All posting lists and candidate sets are sorted Vec<u32>. Two-pointer merge avoids HashSet allocation overhead.
while i < a.len() && j < b.len() { match a[i].cmp(&b[j]) { Equal => { out.push(a[i]); i+=1; j+=1; } Less => i += 1, Greater => j += 1, } }
while i < a.len() && j < b.len() { match a[i].cmp(&b[j]) { Equal => { out.push(a[i]); i+=1; j+=1; } Less => { out.push(a[i]); i+=1; } Greater => { out.push(b[j]); j+=1; } } } // drain remaining from both sides
A custom flat binary format designed for mmap. No parsing step — posting lists are read as raw &[u32] slices directly from mapped memory. Every section is at a fixed or header-declared offset.
At open(), all entries are loaded into a HashMap<u32, (u32, u32)> for O(1) lookup.
Strings stored in pool; entries hold (offset, length) pairs.

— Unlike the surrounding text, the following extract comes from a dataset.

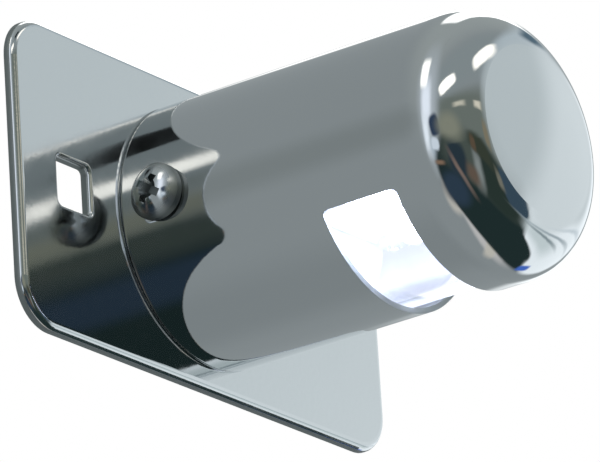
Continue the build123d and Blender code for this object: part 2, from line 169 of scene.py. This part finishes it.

pub fn content_postings(&self, trigram: u32) -> Option<Vec<u32>> { // O(1) HashMap lookup let (offset, count) = self.content_table.get(&trigram)?; // Calculate byte position in mmap'd region let byte_offset = self.content_postings_offset + (*offset as usize) * 4; // Zero-copy: cast raw bytes to &[u32] let ptr = self.mmap[byte_offset..].as_ptr() as *const u32; let slice = unsafe { slice::from_raw_parts(ptr, *count as usize) }; Some(slice.to_vec()) } // Total cost: 1 HashMap lookup + 1 pointer cast + 1 Vec copy
The CLI binary and benchmark harness are thin wrappers that parse arguments, dispatch to the engine, and format output.
| Command | Handler | What It Does |
|---|---|---|
| build | handle_build() | Full index build: walk → accumulate → persist base.bin + fast.idx |
| update | handle_update() | Incremental update: fingerprint diff → delta or rebuild |
| search | handle_search() | Single query: plan → route → execute → JSON output |
| session | handle_session() | Multi-query from JSON file: per-query routing + aggregated metrics |
| stats | handle_stats() | Display index metadata: repo stats, build time, doc count |
| measure | handle_measure() | Scan repo without building index: for repo classification |
Reads a manifest YAML listing repositories and query types. For each repo+query, runs cold trials (fresh process) and warm trials (reused index), measuring wall time via process metrics. Compares against ripgrep baseline.